Sistematik soykırımın başlangıcı: Barın Katliamı
Çin'in Doğu Türkistan’ın Barın kasabasında gerçekleştirdiği katliamın üzerinden 31 yıl geçti.
Eyüp Sultan Meydanı'nda düzenlenen basın açıklamasıyla 31 yıl önce yaşanan Barın Katliamı ile Doğu Türkistanlıların ortadan kaldırılması hedeflendi.
Basın açıklamasını okuyan Uluslararası Doğu Türkistan Sivil Toplum Kuruluşları (STK) Birliği ve Doğu Türkistan Maarif ve Dayanışma Derneği Başkanı Hidayetullah Oğuzhan, "Doğu Türkistan'daki esaretin son bulması için Çin işgaline karşı verilen bağımsızlık ve hürriyet mücadelesini anmak ve soykırımları lanetlemek için buradayız." dedi.
Hidayetullah Oğuzhan
Doğu Türkistanlıların 4 büyük katliama maruz kaldığını dile getiren Oğuzhan, yaşanan katliamları gündeme getirerek davalarına sahip çıktıklarını ve nesillere aktardıklarını vurguladı.

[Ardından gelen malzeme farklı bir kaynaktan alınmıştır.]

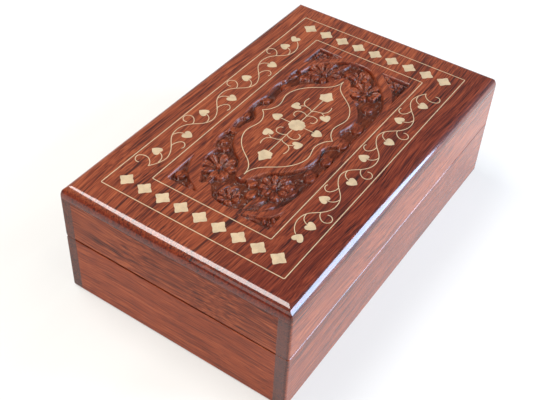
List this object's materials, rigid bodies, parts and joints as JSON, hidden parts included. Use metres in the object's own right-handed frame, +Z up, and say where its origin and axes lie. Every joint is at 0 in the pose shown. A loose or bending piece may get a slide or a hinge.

Oğuzhan, "Doğu Türkistan 1949'da Çin'in esaretine girdikten sonra; Çinlileştirilme, demografik yapısını bozma, milli ve dini örf, adet, inanç ve vicdan özgürlüğü gibi bütün bu değerlerimizin yok edilmesine yönelik sistematik çalışma yürütmektedir. Ve birçok soykırım amaçlı operasyonlar düzenlendi. Anmakta olduğumuz Barın Katliamı, Gulca Katliamı, Urimçi Katliamı ve İlişgu Katliamı gibi son çeyrek asırdır Doğu Türkistan'da direnişe güç veren bu katliam günleri evlatlarımızın, bizim ve davamızın ileri taşınması için çok önemlidir. Yaşanan katliamları hatırlayarak bu meşaleyi evlatlarımıza ulaştırıyoruz, davamıza sahip çıkıyor ve gündeme getiriyoruz. Doğu Türkistan 21'inci yüzyılda insanoğlunun görmediği etnik, kültürel, fiziki ve dini soykırımlara maruz bırakılmaktadır." dedi.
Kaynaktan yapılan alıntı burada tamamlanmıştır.